[3D code data]

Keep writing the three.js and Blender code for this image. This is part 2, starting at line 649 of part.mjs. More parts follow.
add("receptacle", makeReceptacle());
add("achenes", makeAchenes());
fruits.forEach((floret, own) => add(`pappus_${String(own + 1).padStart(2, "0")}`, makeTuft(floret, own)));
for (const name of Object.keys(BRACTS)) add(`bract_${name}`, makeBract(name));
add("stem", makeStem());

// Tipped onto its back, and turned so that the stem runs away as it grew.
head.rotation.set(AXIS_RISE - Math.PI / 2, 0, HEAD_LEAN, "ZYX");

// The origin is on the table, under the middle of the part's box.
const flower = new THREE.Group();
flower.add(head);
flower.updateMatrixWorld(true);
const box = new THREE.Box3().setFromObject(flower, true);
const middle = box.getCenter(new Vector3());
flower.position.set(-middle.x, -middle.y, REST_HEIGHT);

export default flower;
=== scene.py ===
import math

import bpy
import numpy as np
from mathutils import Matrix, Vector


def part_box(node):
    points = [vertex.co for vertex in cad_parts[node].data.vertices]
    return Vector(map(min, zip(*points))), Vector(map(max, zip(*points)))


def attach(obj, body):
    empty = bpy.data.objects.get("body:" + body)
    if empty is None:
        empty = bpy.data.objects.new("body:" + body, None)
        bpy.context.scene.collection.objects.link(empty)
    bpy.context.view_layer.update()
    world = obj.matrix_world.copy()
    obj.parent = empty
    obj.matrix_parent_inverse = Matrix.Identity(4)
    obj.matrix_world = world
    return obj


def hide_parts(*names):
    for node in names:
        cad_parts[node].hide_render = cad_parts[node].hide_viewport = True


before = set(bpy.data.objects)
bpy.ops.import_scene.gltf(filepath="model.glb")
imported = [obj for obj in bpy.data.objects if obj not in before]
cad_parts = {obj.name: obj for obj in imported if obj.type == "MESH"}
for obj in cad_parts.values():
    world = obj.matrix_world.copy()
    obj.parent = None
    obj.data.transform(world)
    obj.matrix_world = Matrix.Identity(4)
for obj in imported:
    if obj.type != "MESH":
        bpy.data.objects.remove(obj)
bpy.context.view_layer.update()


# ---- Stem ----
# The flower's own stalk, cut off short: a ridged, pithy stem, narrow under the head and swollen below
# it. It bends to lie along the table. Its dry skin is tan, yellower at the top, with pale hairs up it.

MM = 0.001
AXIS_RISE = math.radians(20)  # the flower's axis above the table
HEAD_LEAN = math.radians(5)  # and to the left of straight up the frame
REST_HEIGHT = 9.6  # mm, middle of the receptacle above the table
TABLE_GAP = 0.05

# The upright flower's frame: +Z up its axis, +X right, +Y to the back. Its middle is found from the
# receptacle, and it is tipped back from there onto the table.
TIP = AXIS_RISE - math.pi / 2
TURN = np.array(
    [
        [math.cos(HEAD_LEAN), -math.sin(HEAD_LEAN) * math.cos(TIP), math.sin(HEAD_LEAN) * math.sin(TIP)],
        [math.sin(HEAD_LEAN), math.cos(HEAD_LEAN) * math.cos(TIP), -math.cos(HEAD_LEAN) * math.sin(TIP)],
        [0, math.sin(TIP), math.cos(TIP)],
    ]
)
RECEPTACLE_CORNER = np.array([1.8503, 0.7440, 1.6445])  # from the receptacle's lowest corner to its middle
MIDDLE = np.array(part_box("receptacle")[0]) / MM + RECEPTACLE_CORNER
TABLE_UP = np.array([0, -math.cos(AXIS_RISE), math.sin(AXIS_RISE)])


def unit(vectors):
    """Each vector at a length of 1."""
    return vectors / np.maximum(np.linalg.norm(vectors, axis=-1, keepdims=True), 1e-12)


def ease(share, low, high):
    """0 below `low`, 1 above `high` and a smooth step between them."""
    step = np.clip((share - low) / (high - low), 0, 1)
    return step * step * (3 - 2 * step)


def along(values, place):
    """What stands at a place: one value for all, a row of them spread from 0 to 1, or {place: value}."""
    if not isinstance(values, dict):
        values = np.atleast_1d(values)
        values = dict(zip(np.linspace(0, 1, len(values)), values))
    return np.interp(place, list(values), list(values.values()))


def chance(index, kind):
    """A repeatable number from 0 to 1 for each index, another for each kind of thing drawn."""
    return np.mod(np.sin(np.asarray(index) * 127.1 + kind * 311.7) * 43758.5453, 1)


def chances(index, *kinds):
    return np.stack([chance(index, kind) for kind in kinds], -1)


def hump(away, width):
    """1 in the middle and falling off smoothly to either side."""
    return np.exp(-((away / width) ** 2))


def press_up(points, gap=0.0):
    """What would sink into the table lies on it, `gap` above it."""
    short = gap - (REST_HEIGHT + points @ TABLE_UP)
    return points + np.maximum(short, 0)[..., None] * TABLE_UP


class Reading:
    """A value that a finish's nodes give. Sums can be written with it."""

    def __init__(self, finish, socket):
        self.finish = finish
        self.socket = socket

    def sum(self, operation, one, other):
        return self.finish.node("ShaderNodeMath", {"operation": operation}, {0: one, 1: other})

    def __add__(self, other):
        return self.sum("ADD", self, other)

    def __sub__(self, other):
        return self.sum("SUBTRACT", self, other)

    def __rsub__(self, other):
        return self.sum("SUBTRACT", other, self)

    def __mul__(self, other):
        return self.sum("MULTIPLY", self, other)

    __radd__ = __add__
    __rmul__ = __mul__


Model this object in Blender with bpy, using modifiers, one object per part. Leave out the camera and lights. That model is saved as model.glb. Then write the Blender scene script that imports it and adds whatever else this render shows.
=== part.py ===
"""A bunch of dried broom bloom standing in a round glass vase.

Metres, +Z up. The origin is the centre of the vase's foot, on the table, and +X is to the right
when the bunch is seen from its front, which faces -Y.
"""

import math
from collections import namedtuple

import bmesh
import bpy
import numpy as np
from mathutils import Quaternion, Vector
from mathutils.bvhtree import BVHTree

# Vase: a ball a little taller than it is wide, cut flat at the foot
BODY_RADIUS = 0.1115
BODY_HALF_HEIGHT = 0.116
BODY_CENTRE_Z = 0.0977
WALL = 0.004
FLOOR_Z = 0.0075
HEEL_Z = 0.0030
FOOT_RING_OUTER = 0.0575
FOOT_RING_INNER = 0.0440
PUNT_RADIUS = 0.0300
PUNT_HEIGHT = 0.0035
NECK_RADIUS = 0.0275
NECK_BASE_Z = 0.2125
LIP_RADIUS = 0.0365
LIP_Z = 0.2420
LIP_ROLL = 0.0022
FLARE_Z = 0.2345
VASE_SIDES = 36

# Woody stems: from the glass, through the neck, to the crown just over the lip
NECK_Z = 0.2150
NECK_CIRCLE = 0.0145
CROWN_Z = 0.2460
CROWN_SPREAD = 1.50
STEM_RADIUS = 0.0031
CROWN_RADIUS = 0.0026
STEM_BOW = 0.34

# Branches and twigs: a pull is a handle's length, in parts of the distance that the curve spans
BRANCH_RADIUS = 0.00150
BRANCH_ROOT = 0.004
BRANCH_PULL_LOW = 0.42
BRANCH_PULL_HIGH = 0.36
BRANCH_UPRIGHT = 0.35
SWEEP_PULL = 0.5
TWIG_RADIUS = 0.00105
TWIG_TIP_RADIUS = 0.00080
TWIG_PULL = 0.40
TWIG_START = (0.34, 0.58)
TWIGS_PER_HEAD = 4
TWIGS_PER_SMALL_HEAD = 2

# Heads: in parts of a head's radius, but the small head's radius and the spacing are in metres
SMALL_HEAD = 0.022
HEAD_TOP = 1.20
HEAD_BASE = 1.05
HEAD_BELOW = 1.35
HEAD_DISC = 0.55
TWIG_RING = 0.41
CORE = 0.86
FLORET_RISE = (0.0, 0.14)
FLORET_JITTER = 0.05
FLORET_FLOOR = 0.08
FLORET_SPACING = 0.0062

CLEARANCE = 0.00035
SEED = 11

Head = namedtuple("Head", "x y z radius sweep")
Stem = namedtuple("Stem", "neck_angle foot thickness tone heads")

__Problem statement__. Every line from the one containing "as it grew." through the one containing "TABLE_GAP = 0.05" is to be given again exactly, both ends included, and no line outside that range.

__Expected answer__.
// Tipped onto its back, and turned so that the stem runs away as it grew.
head.rotation.set(AXIS_RISE - Math.PI / 2, 0, HEAD_LEAN, "ZYX");

// The origin is on the table, under the middle of the part's box.
const flower = new THREE.Group();
flower.add(head);
flower.updateMatrixWorld(true);
const box = new THREE.Box3().setFromObject(flower, true);
const middle = box.getCenter(new Vector3());
flower.position.set(-middle.x, -middle.y, REST_HEIGHT);

export default flower;
=== scene.py ===
import math

import bpy
import numpy as np
from mathutils import Matrix, Vector


def part_box(node):
    points = [vertex.co for vertex in cad_parts[node].data.vertices]
    return Vector(map(min, zip(*points))), Vector(map(max, zip(*points)))


def attach(obj, body):
    empty = bpy.data.objects.get("body:" + body)
    if empty is None:
        empty = bpy.data.objects.new("body:" + body, None)
        bpy.context.scene.collection.objects.link(empty)
    bpy.context.view_layer.update()
    world = obj.matrix_world.copy()
    obj.parent = empty
    obj.matrix_parent_inverse = Matrix.Identity(4)
    obj.matrix_world = world
    return obj


def hide_parts(*names):
    for node in names:
        cad_parts[node].hide_render = cad_parts[node].hide_viewport = True


before = set(bpy.data.objects)
bpy.ops.import_scene.gltf(filepath="model.glb")
imported = [obj for obj in bpy.data.objects if obj not in before]
cad_parts = {obj.name: obj for obj in imported if obj.type == "MESH"}
for obj in cad_parts.values():
    world = obj.matrix_world.copy()
    obj.parent = None
    obj.data.transform(world)
    obj.matrix_world = Matrix.Identity(4)
for obj in imported:
    if obj.type != "MESH":
        bpy.data.objects.remove(obj)
bpy.context.view_layer.update()


# ---- Stem ----
# The flower's own stalk, cut off short: a ridged, pithy stem, narrow under the head and swollen below
# it. It bends to lie along the table. Its dry skin is tan, yellower at the top, with pale hairs up it.

MM = 0.001
AXIS_RISE = math.radians(20)  # the flower's axis above the table
HEAD_LEAN = math.radians(5)  # and to the left of straight up the frame
REST_HEIGHT = 9.6  # mm, middle of the receptacle above the table
TABLE_GAP = 0.05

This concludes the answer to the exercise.